Her greatest gift was teaching me to experiment. My husband would argue against that, as I experiment without telling him what I’m doing quite frequently and it vexes him, but we’ll leave that one alone. Well, wait. I actually “experimented” with adding two additional hens to my flock without telling him. I also experimented with building a second chicken coop in the backyard to accommodate them, which I didn’t tell him about. He figured it out a little over two months later (how do you not notice a second chicken coop in your back yard for over two months?). He happened to figure it out on the day I drove up to Sacramento to see my Grams one last time before she died.
He called me on my cell while I was driving north on the 5, “Why is there another chicken coop in the yard?” he demanded. “What are you talking about?” was my reply. See, he’s an attorney in addition to being a man, so when he doesn’t want to answer a question or when he’s trying to buy time to come up with a reasonable answer for a question, he answers the question with a question. He taught me well. “You KNOW what I’m talking about. Are we getting more chickens?” “What do you mean?” “You KNOW WHAT I MEAN! Are we getting more chickens???” “Right this second?” “STOP USING MY OWN TACTICS AGAINST ME!” “You shouldn’t have been such a fucking good teacher then, should you?” “Okay. Goodbye.” So there was that episode.
Back to rearranging grow beds.
Yesterday, I shifted some mobile grow beds from one area of the yard to another in preparation for spring planting. They are handy little suckers with wheels and everything. They also render shade and shelter to all kinds of little creatures when left alone for even a short time. After a winter rain—a rarity for us in Southern California these days—my worm friends emerged when I disturbed the grow beds. I was only a little surprised that a worm rose up in an area so far from the big garden where I originally introduced worms a few years prior. They are, after all, nothing if not intrepid. And for crying out loud worms have five hearts. You can even cut them in half and voila! Two worms! Yes, I know, weird facts I should never let anyone else know that I know.
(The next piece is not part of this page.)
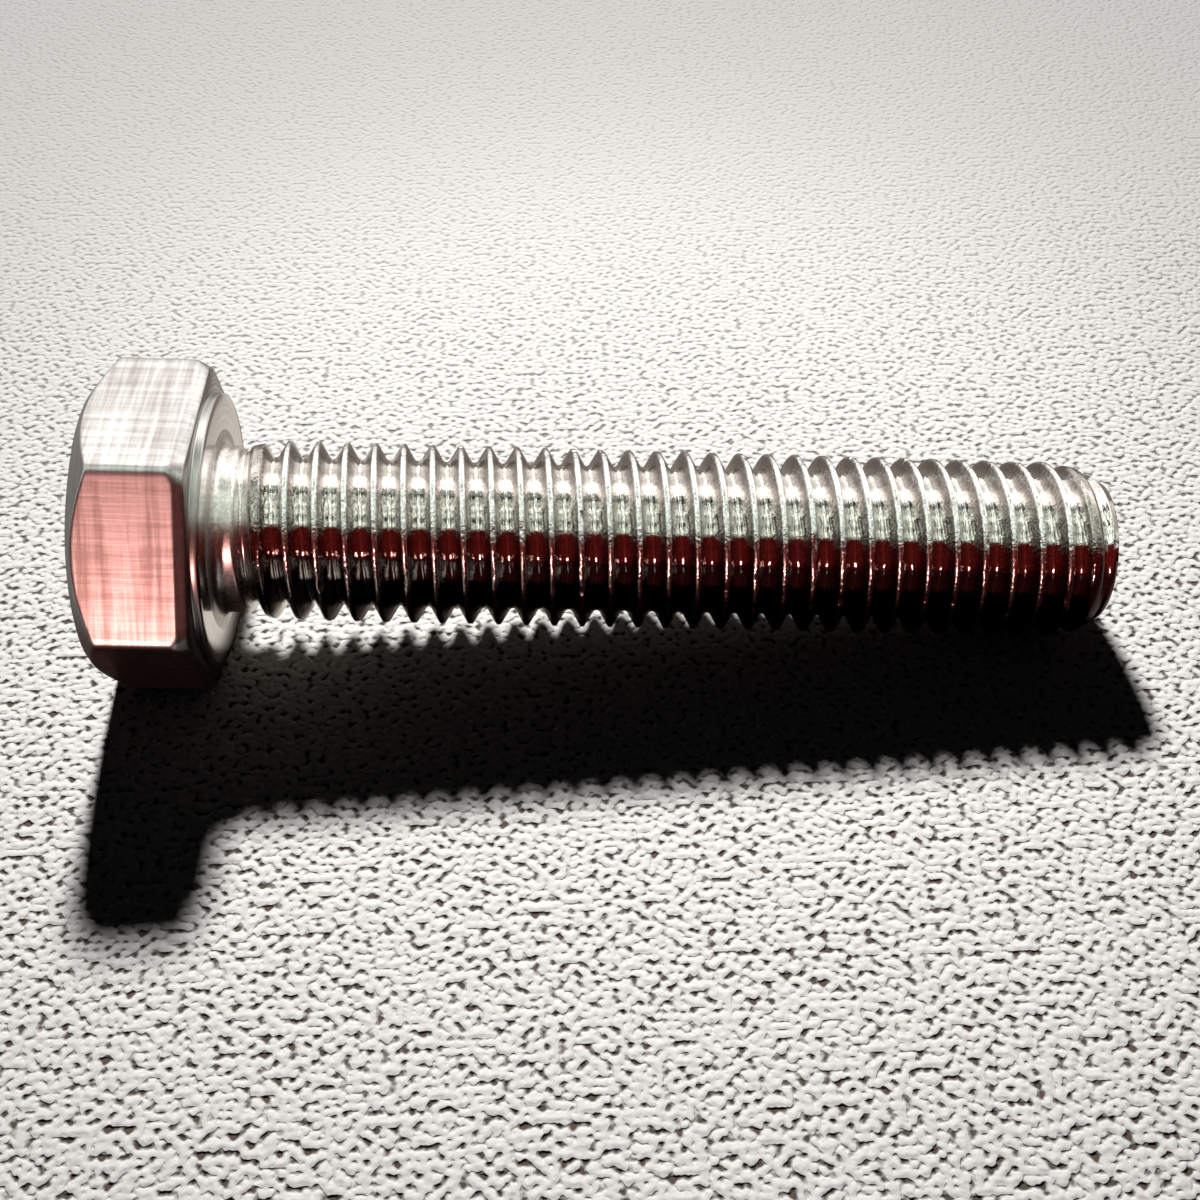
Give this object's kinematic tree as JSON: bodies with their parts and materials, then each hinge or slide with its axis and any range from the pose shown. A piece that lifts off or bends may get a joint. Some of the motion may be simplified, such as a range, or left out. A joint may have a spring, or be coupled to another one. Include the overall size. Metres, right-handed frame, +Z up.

The secret is out.
As I was clearing debris and getting ready to move the last grow bed to the south-facing side of the yard, this huge worm began to rear up through the soil, and for a brief, shining moment, I waxed nostalgic. I remembered all the times I dug in Grams’ soil, harvested worms, planted corn and other crops. I remembered cutting bits of one of her larger aloe plants and squeezing the nectar thereof on various cuts and bites I sustained because, well, I was slightly intrepid and required an aloe remedy more frequently than I care to admit. I remembered the smell of her home, and the time that I decided to play driver when I was three and my mom left me and my baby sister alone in the car and I almost got us both killed. Ah, good times. (I’m sure my husband would insert here that some things never change.)
All of these things ran through my head in scarcely more than a heartbeat or two. Then I looked down and noticed one of my hens—one my Grams had never met—following me around and scratching about. For those who are uninitiated, chickens scratch for food. They are quite adept at finding it, too. So when I saw Ripley, my first inclination was, “Oh, cute little chicken following her mistress about,” a thought which came shortly before the, “Wait a second…” Right then, the rug was ripped from beneath my feet. That one worm, the one that took me briefly back to so many fond childhood memories, was snatched up in the beak of a small hen named Ripley.
In that moment, I truly was at a loss for words, my jaw agape as Ripley continued scratching, looking for more prey that I may have inadvertently stirred up. I felt truly awful. Yes, that sounds ludicrous, but I was enraptured in fond memories and they were rudely interrupted and literally ripped apart in the space of a scratch and peck. Chicken beaks hurt when they peck, by the way. Ask me how I know that…monsters.
Is there a moral? Probably several. My first thought was that the early bird may get the worm with some doing, but the bird who follows her intrepid mistress about at dusk gets a really full belly. Here’s another potential moral: animals behave in relatively predictable ways, and we are all animals. Do not look to morality for explanations. Look to animalistic behavior. You can glean all you need to know from an objective, realistic compilation of knowledge of any creature’s predictable behavior. Hoping a creature will randomly change its behavior is naïve. Learning to predict, adapt, and respond appropriately to their behavior is something of a trick, but necessary to survival.
Grams, yes, they are beautiful birds. And yes, I’m keeping up with the victory garden. I have the sore muscles to prove it. I love you.